Provided records:
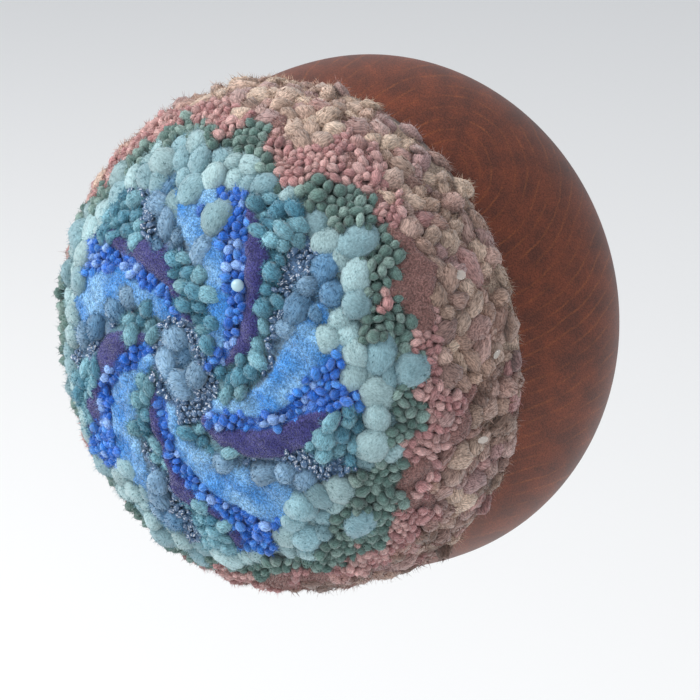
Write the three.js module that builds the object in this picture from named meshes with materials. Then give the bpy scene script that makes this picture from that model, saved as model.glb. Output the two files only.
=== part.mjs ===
// Framed fiber sculpture for a wall: a turned wooden bowl lies on its foot against the wall, and a domed
// piece of tufted wool fills its mouth. The long tufts of the dome's edge lap over the bowl's rim.
// Units are millimetres. +Z is up, the front looks towards -Y and the wall is the plane Y = 0.
// The origin is the centre of the bowl's flat foot.
import * as THREE from 'three';

// Bowl sizes. Distances along the axis are counted from the wall.
const BELLY_RADIUS = 76; // the widest radius of the bowl
const BELLY_FROM_WALL = 56; // where that widest ring lies
const REAR_REACH = 60; // half-axis of the outer ellipse behind the widest ring
const FRONT_REACH = 80; // half-axis of the outer ellipse in front of it
const WALL_THICKNESS = 7;
const FOOT_THICKNESS = 10;
const LIP_START = 27; // the lip's rounding starts this far in front of the widest ring
const LIP_HEIGHT = 3; // how far the rounded lip rises past that

// Dome sizes
const MOUTH_GAP = 0.4; // between the wool and the wood
const PLUG_DEPTH = 7; // how far the dome's base goes into the mouth
const LAP_TURN = Math.PI / 5; // where round the lip the wool leaves the wood, from its outer side
const EDGE_RADIUS = 73; // middle of the soft edge that laps over the lip
const EDGE_FROM_WALL = 89;
const EDGE_HALF_WIDTH = 0.9;
const EDGE_HALF_HEIGHT = 1.8;
const EDGE_START_TURN = (4 / 3) * Math.PI; // where round the soft edge its underside begins
const WIDEST_RADIUS = 74.2; // the dome's bulge over the lip
const WIDEST_FROM_WALL = 96.5;
const TOP_FROM_WALL = 145;
const CROWN_FULLNESS = 2.3; // exponent of the crown's curve: 2 is an ellipse, more is squarer

// Unevenness of the pile
const TUFT_SWELL = 0.9; // height of the tufts' lumps at the dome's edge
const TUFTS_ROUND = 18; // lumps in one row round the edge
const TUFT_ROWS = 4.5; // rows of lumps from the edge to the top
const LUMP_RISE = 5; // the lumps reach full height a fifth of the way up from the edge
const CROWN_CALM = 0.75; // share of the lumps that is lost towards the top
const OUT_OF_ROUND = 0.6; // height of the outline's slow wander, a sum of the waves below
const WANDER_WAVES = [
  { lobes: 2, share: 1, turn: 0.6 },
  { lobes: 3, share: 0.7, turn: -1.1 },
];
const EDGE_DROP = 4.2; // the edge laps this much further over the lip on one side, and less opposite
const EDGE_DROP_TOWARDS = -Math.PI / 3; // that side's direction, from +X towards +Z
const EDGE_DROP_FADE = 3; // the drop fades over a third of the way up the crown

// Fineness of the meshes
const SEGMENTS_ROUND = 72;
const STEPS = { belly: 8, shoulder: 4, lip: 6, innerShoulder: 3, hollow: 6, seat: 5, edge: 4, crown: 12 };

// Points of an elliptic arc about a centre, from one angle to another, both ends included.
function arc(centreRadius, centreHeight, halfWidth, halfHeight, from, to, steps) {
  const points = [];
  for (let step = 0; step <= steps; step += 1) {
    const angle = from + ((to - from) * step) / steps;
    const radius = centreRadius + halfWidth * Math.cos(angle);
    const height = centreHeight + halfHeight * Math.sin(angle);
    points.push(new THREE.Vector2(Math.max(radius, 0), height));
  }
  return points;
}

// The ring on which the lip is centred, worked out from the bowl's outer and inner ellipses.
function lipRing() {
  const inner = BELLY_RADIUS - WALL_THICKNESS;
  const innerReach = FRONT_REACH - WALL_THICKNESS;
  const outerEdge = BELLY_RADIUS * Math.sqrt(1 - (LIP_START / FRONT_REACH) ** 2);
  const innerEdge = inner * Math.sqrt(1 - (LIP_START / innerReach) ** 2);
  return {
    radius: (outerEdge + innerEdge) / 2,
    halfWidth: (outerEdge - innerEdge) / 2,
    fromWall: BELLY_FROM_WALL + LIP_START,
  };
}

// The bowl's section: foot, outer curve, lip and inner curve, from the axis round to the axis.
function bowlProfile() {
  const lip = lipRing();
  const inner = BELLY_RADIUS - WALL_THICKNESS;
  const innerReach = FRONT_REACH - WALL_THICKNESS;
  const innerDepth = BELLY_FROM_WALL - FOOT_THICKNESS;
  const footTurn = -Math.asin(BELLY_FROM_WALL / REAR_REACH);
  const outerTurn = Math.asin(LIP_START / FRONT_REACH);
  const innerTurn = Math.asin(LIP_START / innerReach);
  return [
    new THREE.Vector2(0, 0),
    ...arc(0, BELLY_FROM_WALL, BELLY_RADIUS, REAR_REACH, footTurn, 0, STEPS.belly),
    ...arc(0, BELLY_FROM_WALL, BELLY_RADIUS, FRONT_REACH, 0, outerTurn, STEPS.shoulder).slice(1),
    ...arc(lip.radius, lip.fromWall, lip.halfWidth, LIP_HEIGHT, 0, Math.PI, STEPS.lip).slice(1, -1),
    ...arc(0, BELLY_FROM_WALL, inner, innerReach, innerTurn, 0, STEPS.innerShoulder),
    ...arc(0, BELLY_FROM_WALL, inner, innerDepth, 0, -Math.PI / 2, STEPS.hollow).slice(1),
  ];
}

// The crown's curve: a superellipse from the widest ring, angle 0, to the top, angle 90 degrees.
function crownPoints() {
  const power = 2 / CROWN_FULLNESS;
  const height = TOP_FROM_WALL - WIDEST_FROM_WALL;
  const points = [];
  for (let step = 0; step <= STEPS.crown; step += 1) {
    const angle = (Math.PI / 2) * (step / STEPS.crown);
    const radius = step === STEPS.crown ? 0 : WIDEST_RADIUS * Math.cos(angle) ** power;
    points.push(new THREE.Vector2(radius, WIDEST_FROM_WALL + height * Math.sin(angle) ** power));
  }
  return points;
}

// The dome's section: flat base in the mouth, over the lip with a gap, round the soft edge and up the
// crown. The first points, which lie against the wood, are counted so that they keep their place.
function domeProfile() {
  const lip = lipRing();
  const lipWidth = lip.halfWidth + MOUTH_GAP;
  const lipHeight = LIP_HEIGHT + MOUTH_GAP;
  const plugRadius = lip.radius - lipWidth;
  const seat = [
    new THREE.Vector2(0, lip.fromWall - PLUG_DEPTH),
    new THREE.Vector2(plugRadius, lip.fromWall - PLUG_DEPTH),
    ...arc(lip.radius, lip.fromWall, lipWidth, lipHeight, Math.PI, LAP_TURN, STEPS.seat),
  ];
  const edge = arc(
    EDGE_RADIUS,
    EDGE_FROM_WALL,
    EDGE_HALF_WIDTH,
    EDGE_HALF_HEIGHT,
    EDGE_START_TURN,
    2 * Math.PI,
    STEPS.edge,
  );
  const outerEdge = EDGE_RADIUS + EDGE_HALF_WIDTH;
  const swell = arc(
    outerEdge,
    WIDEST_FROM_WALL,
    WIDEST_RADIUS - outerEdge,
    WIDEST_FROM_WALL - EDGE_FROM_WALL,
    -Math.PI / 2,
    0,
    STEPS.edge,
  ).slice(1, -1);
  return { points: [...seat, ...edge, ...swell, ...crownPoints()], seatCount: seat.length };
}

// The slow wander of the outline at one turn round the axis.
function outlineWander(turn) {
  return WANDER_WAVES.reduce((sum, wave) => sum + wave.share * Math.cos(wave.lobes * turn + wave.turn), 0);
}

// Moves each pile vertex away from the dome's middle by the tufts' lumps and the slow wander, and along
// the axis by the edge's drop. Lumps lie in rows, each row shifted by half a lump, and fade out at the
// wood and towards the top.
function roughenPile(geometry, profile) {
  const position = geometry.attributes.position;
  const rows = profile.points.length;
  const lastRow = rows - 1;
  const centre = new THREE.Vector3(0, WIDEST_FROM_WALL, 0);
  const vertex = new THREE.Vector3();
  for (let index = 0; index < position.count; index += 1) {
    const row = index % rows;
    if (row < profile.seatCount || row === lastRow) continue;
    const turn = (2 * Math.PI * (Math.floor(index / rows) % SEGMENTS_ROUND)) / SEGMENTS_ROUND;
    const climb = (row - profile.seatCount) / (lastRow - profile.seatCount);
    const lumps = TUFT_SWELL * Math.cos(TUFTS_ROUND * turn) * Math.cos(2 * Math.PI * TUFT_ROWS * climb);
    const wander = OUT_OF_ROUND * outlineWander(turn);
    const fade = Math.min(1, climb * LUMP_RISE) * (1 - climb);
    const swell = fade * (lumps * (1 - CROWN_CALM * climb) + wander);
    const drop = EDGE_DROP * Math.cos(turn - Math.PI / 2 - EDGE_DROP_TOWARDS);
    vertex.fromBufferAttribute(position, index);
    const outward = vertex.clone().sub(centre).normalize();
    vertex.addScaledVector(outward, swell);
    vertex.y -= drop * Math.max(0, 1 - EDGE_DROP_FADE * climb);
    position.setXYZ(index, vertex.x, vertex.y, vertex.z);
  }
  return geometry;
}

// A named mesh turned so that its lathe axis points away from the wall, towards -Y.
function standOffWall(name, geometry, look) {
  const mesh = new THREE.Mesh(geometry, new THREE.MeshStandardMaterial(look));
  mesh.name = name;
  mesh.rotation.x = Math.PI;
  return mesh;
}

function makeBowl() {
  const geometry = new THREE.LatheGeometry(bowlProfile(), SEGMENTS_ROUND);
  return standOffWall('bowl', geometry, { color: 0x7a4030, roughness: 0.45, metalness: 0 });
}

function makeTuftedDome() {
  const profile = domeProfile();
  const geometry = roughenPile(new THREE.LatheGeometry(profile.points, SEGMENTS_ROUND), profile);
  return standOffWall('tufted_dome', geometry, { color: 0x8fa4a8, roughness: 0.95, metalness: 0 });
}

const sculpture = new THREE.Group();
sculpture.add(makeBowl(), makeTuftedDome());

export default sculpture;
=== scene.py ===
"""Looks of a domed tufted wool piece that sits in the mouth of a turned wooden bowl.

Lengths are metres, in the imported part's own frame: +Z is up, the front looks towards -Y and the
bowl's flat foot lies in the plane Y = 0. The wool is laid out on the dome as if it were flattened: a
point's distance from the middle is its arc length from the dome's top, and its direction is its turn
round the bowl's axis.
"""

import math
from typing import NamedTuple

import bpy
import numpy as np
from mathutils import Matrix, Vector


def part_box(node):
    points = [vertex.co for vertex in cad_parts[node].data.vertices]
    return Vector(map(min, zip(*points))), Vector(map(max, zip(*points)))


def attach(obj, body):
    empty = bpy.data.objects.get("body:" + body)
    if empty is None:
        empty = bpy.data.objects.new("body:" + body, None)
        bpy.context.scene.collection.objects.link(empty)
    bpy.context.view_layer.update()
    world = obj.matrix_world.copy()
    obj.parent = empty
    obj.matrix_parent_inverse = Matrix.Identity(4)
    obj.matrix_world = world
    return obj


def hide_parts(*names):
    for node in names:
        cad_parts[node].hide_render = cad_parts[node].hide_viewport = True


bl_info = {
    "name": "Tufted wool dome in a turned bowl",
    "version": (1, 0, 0),
    "blender": (4, 5, 0),
    "location": "3D View > Sidebar > Wool Dome",
    "description": "Builds the wood, the ground cloth, the pile and the stage round the packed frame",
    "category": "Add Mesh",
}

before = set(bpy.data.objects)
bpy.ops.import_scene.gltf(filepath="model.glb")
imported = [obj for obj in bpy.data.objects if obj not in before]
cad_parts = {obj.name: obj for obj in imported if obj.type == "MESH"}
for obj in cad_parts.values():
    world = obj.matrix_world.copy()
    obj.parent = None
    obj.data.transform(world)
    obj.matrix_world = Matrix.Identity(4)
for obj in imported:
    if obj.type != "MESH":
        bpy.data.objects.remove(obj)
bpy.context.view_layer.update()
MM = 0.001

# Sizes read from the frame
DOME_LOW, DOME_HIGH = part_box("tufted_dome")
_, BOWL_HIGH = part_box("bowl")
TOP_FROM_FOOT = -DOME_LOW.y
WIDEST_RADIUS = DOME_HIGH.x
BELLY_RADIUS = BOWL_HIGH.x

# Bowl section, as the part's source has it. The two reaches and the lip's start count from the belly.
BELLY_FROM_FOOT = 56 * MM
REAR_REACH = 60 * MM
FRONT_REACH = 80 * MM
WALL_THICKNESS = 7 * MM
FOOT_THICKNESS = 10 * MM
LIP_START = 27 * MM
LIP_HEIGHT = 3 * MM
MOUTH_GAP = 0.4 * MM
PLUG_DEPTH = 7 * MM

# Dome section
WIDEST_FROM_FOOT = 96.5 * MM
CROWN_FULLNESS = 2.3
EDGE_RADIUS = 73 * MM
EDGE_FROM_FOOT = 89 * MM
EDGE_HALF_WIDTH = 0.9 * MM
EDGE_HALF_HEIGHT = 1.8 * MM
EDGE_DROP = 4.2 * MM
EDGE_DROP_TOWARDS = -math.pi / 3
EDGE_DROP_FADE = 32 * MM

# Outer edge of each part of the colour layout on the flattened dome, in millimetres from the middle
LAYOUT = {
    "hub": 7.5,
    "hub_ring": 12.5,
    "whirl": 55.0,
    "aqua_ring": 65.0,
    "green_ring": 71.5,
    "rose_ring": 84.5,
}
# Height of the waves on each edge in millimetres, and how much of the shared wander it takes
EDGE_WAVE = {"whirl": 3.2, "aqua_ring": 3.0, "green_ring": 4.0, "rose_ring": 3.0}
EDGE_WANDER = {"whirl": 1.0, "aqua_ring": 1.4, "green_ring": 1.6, "rose_ring": 2.8}
SCALLOPS = 7
ROSE_LOBES = 5
WHIRL_ARMS = 5
WHIRL_TWIST = 1.35
# Share of an arm's part of the turn that each yarn takes; teal fills what is left
ARM_SHARE = {"navy": 0.21, "cobalt": 0.17, "sky": 0.2, "sky_belly": 0.14, "slate": 0.15, "sparkle": 0.11}

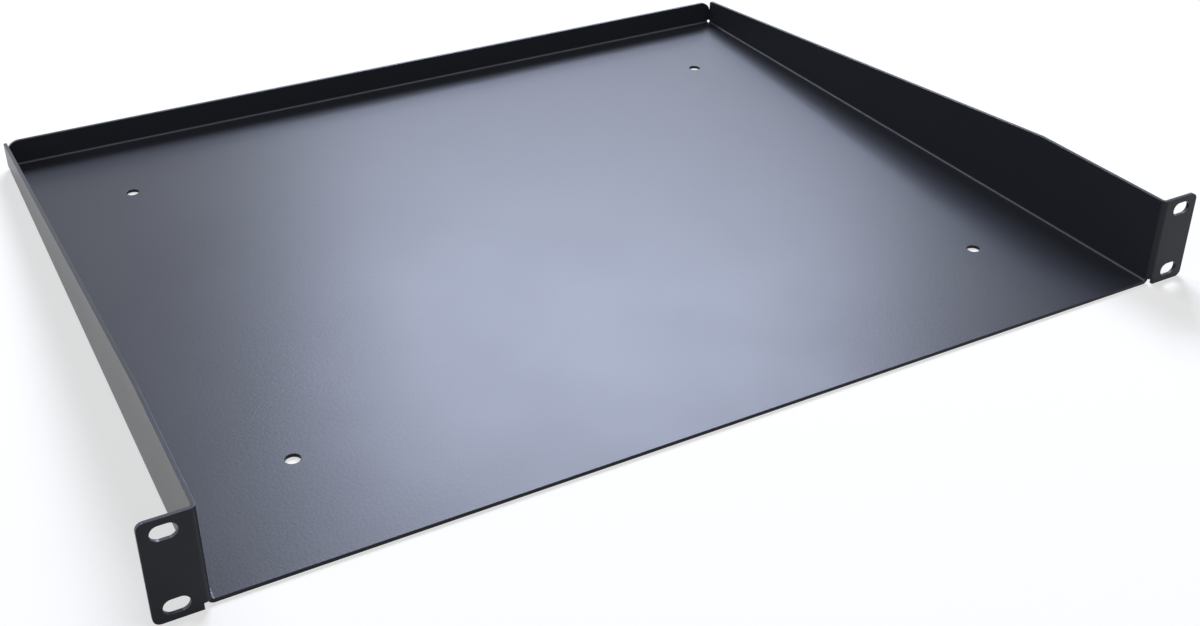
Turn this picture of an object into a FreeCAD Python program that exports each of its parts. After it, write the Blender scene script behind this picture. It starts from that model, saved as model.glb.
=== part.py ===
"""Cantilever rack shelf, one rack unit high, folded from one sheet of steel.

The base is a flat tray floor.  A wall is folded up along each side and along
the rear, and the front end of each side wall is folded outwards into an ear
that bolts to the rack's front rail.  The side walls are full height behind the
ears and then slope down to the rear.

The body is drawn with X across the rack, Y from the front face of the ears
towards the rear, and Z up from the underside.  Its placement then sets the
origin under the middle of the shelf.  Millimetres throughout.
"""
import FreeCAD, Part
import math
import os

import Sketcher

# name: (size, what it measures)
SIZES = {
    "thickness": (1.6, "sheet, with its coating"),
    "bend_radius": (1.0, "inside of every fold"),
    "panel_width": (482.6, "across both ears, the 19 inch panel width"),
    "panel_height": (43.55, "ears and front of the side walls, one rack unit less clearance"),
    "ear_width": (19.05, "from the outer face of a side wall to the end of its ear"),
    "ear_corner_radius": (3.0, "outer corners of the ears"),
    "depth": (381.0, "front face of the ears to the rear face"),
    "base_setback": (0.25, "front edge of the base behind the back of the ears"),
    "taper_start": (79.1, "full height of the side walls ends here, behind the front face"),
    "side_rear_height": (15.65, "side walls at their rear end"),
    "side_corner_radius": (1.5, "upper rear corner of the side walls"),
    "side_rear_gap": (0.5, "side wall end to the inner face of the rear wall"),
    "rear_height": (15.2, "rear wall"),
    "rear_end_inset": (1.05, "rear wall end to the outer face of the side wall"),
    "rear_corner_radius": (7.0, "upper corners of the rear wall"),
    "slot_from_edge": (8.75, "slot centre to the end of the ear"),
    "slot_spacing": (31.75, "between the two slot centres of one ear"),
    "slot_width": (6.45, "across a slot, which has round ends"),
    "slot_travel": (3.2, "between the centres of a slot's two round ends"),
    "hole_from_side": (51.2, "base hole centre to the outer face of the side wall"),
    "hole_from_end": (63.5, "base hole centre to the front and rear faces"),
    "hole_diameter": (6.5, "base holes"),
    "relief_margin": (0.5, "round relief at a rear corner, wider than the folds it frees"),
    "notch_beside_bend": (0.45, "relief notch beyond the ear fold"),
    "notch_over_bend": (0.2, "relief notch above the side fold"),
}

# Places that follow from the sizes, as spreadsheet expressions.
HALF_PANEL = "(Sizes.panel_width / 2)"
HALF_BODY = "(Sizes.panel_width / 2 - Sizes.ear_width)"
OUTER_RADIUS = "(Sizes.bend_radius + Sizes.thickness)"
FRONT_EDGE_Y = "(Sizes.thickness + Sizes.base_setback)"
SIDE_BEND_X = f"({HALF_BODY} - {OUTER_RADIUS})"
REAR_BEND_Y = f"(Sizes.depth - {OUTER_RADIUS})"
EAR_BEND_X = f"({HALF_BODY} + Sizes.bend_radius)"
SIDE_END_Y = "(Sizes.depth - Sizes.thickness - Sizes.side_rear_gap)"
REAR_END_X = f"({HALF_BODY} - Sizes.rear_end_inset)"
NOTCH_X = f"({EAR_BEND_X} + Sizes.notch_beside_bend)"
NOTCH_Z = f"({OUTER_RADIUS} + Sizes.notch_over_bend)"
RELIEF_INSET = f"({OUTER_RADIUS} / 2)"
RELIEF_X = f"({HALF_BODY} - {RELIEF_INSET})"
RELIEF_Y = f"(Sizes.depth - {RELIEF_INSET})"
RELIEF_DIAMETER = f"({OUTER_RADIUS} + Sizes.relief_margin)"

# What a sketch's constraints refer to.
ORIGIN = (-1, 1)
X_AXIS = -1
START, END, CENTRE = 1, 2, 3

# Which way the two ends of a quarter ring lie, by the angle where it starts.
RING_ENDS = {180: ("Horizontal", "Vertical"), 270: ("Vertical", "Horizontal")}

doc = FreeCAD.newDocument("RackShelf")


def write_sizes():
    """Write the driving sizes into the spreadsheet, one named cell each."""
    sheet = doc.addObject("Spreadsheet::Sheet", "Sizes")
    for row, (name, (size, meaning)) in enumerate(SIZES.items(), start=1):
        sheet.set(f"A{row}", name)
        sheet.set(f"B{row}", str(size))
        sheet.set(f"C{row}", meaning)
        sheet.setAlias(f"B{row}", name)
    doc.recompute()


write_sizes()
body = doc.addObject("PartDesign::Body", "ShelfPan")
body.Label = "shelf_pan"


def value_of(expression):
    """Return what a spreadsheet expression comes to, in millimetres."""
    return float(body.evalExpression(expression))


# --- sketches -------------------------------------------------------------

def origin_plane(role):
    """Return one of the body's own origin planes, such as XY_Plane."""
    return next(plane for plane in body.Origin.OriginFeatures if plane.Role == role)


def new_sketch(name, plane, offset="0"):
    """Add a sketch to the body, on an origin plane moved along its normal."""
    sketch = body.newObject("Sketcher::SketchObject", name)
    sketch.AttachmentSupport = [(origin_plane(plane), "")]
    sketch.MapMode = "FlatFace"
    sketch.setExpression("AttachmentOffset.Base.z", offset)
    return sketch


def bind(sketch, kind, *references):
    """Add a dimension whose last reference is the expression that sets it."""
    *geometry, expression = references
    number = sketch.addConstraint(Sketcher.Constraint(kind, *geometry, value_of(expression)))
    sketch.setExpression(f"Constraints[{number}]", expression)


def place_point(sketch, point, across, up):
    """Dimension a point of the sketch from its origin, both ways."""
    bind(sketch, "DistanceX", *ORIGIN, *point, across)
    bind(sketch, "DistanceY", *ORIGIN, *point, up)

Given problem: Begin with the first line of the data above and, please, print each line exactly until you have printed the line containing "const CROWN_FULLNESS = 2.3;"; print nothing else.

Solution for this task:
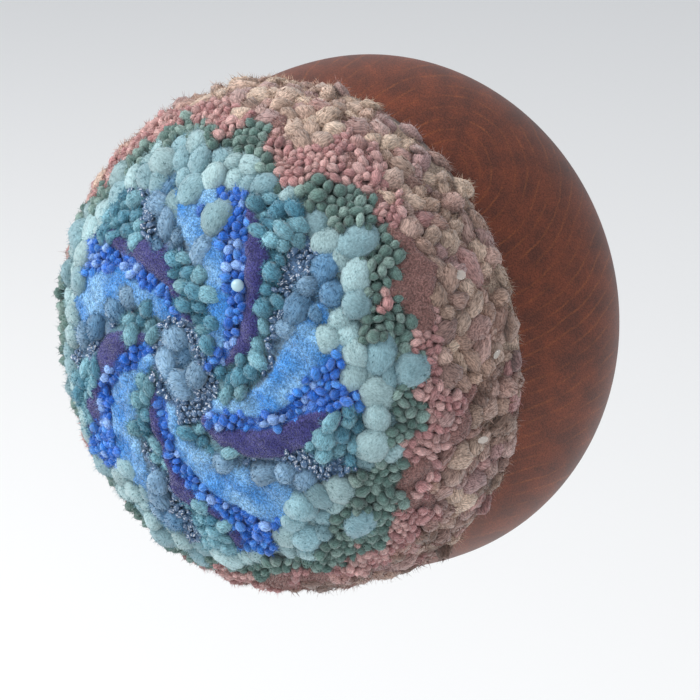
Write the three.js module that builds the object in this picture from named meshes with materials. Then give the bpy scene script that makes this picture from that model, saved as model.glb. Output the two files only.
=== part.mjs ===
// Framed fiber sculpture for a wall: a turned wooden bowl lies on its foot against the wall, and a domed
// piece of tufted wool fills its mouth. The long tufts of the dome's edge lap over the bowl's rim.
// Units are millimetres. +Z is up, the front looks towards -Y and the wall is the plane Y = 0.
// The origin is the centre of the bowl's flat foot.
import * as THREE from 'three';

// Bowl sizes. Distances along the axis are counted from the wall.
const BELLY_RADIUS = 76; // the widest radius of the bowl
const BELLY_FROM_WALL = 56; // where that widest ring lies
const REAR_REACH = 60; // half-axis of the outer ellipse behind the widest ring
const FRONT_REACH = 80; // half-axis of the outer ellipse in front of it
const WALL_THICKNESS = 7;
const FOOT_THICKNESS = 10;
const LIP_START = 27; // the lip's rounding starts this far in front of the widest ring
const LIP_HEIGHT = 3; // how far the rounded lip rises past that

// Dome sizes
const MOUTH_GAP = 0.4; // between the wool and the wood
const PLUG_DEPTH = 7; // how far the dome's base goes into the mouth
const LAP_TURN = Math.PI / 5; // where round the lip the wool leaves the wood, from its outer side
const EDGE_RADIUS = 73; // middle of the soft edge that laps over the lip
const EDGE_FROM_WALL = 89;
const EDGE_HALF_WIDTH = 0.9;
const EDGE_HALF_HEIGHT = 1.8;
const EDGE_START_TURN = (4 / 3) * Math.PI; // where round the soft edge its underside begins
const WIDEST_RADIUS = 74.2; // the dome's bulge over the lip
const WIDEST_FROM_WALL = 96.5;
const TOP_FROM_WALL = 145;
const CROWN_FULLNESS = 2.3; // exponent of the crown's curve: 2 is an ellipse, more is squarer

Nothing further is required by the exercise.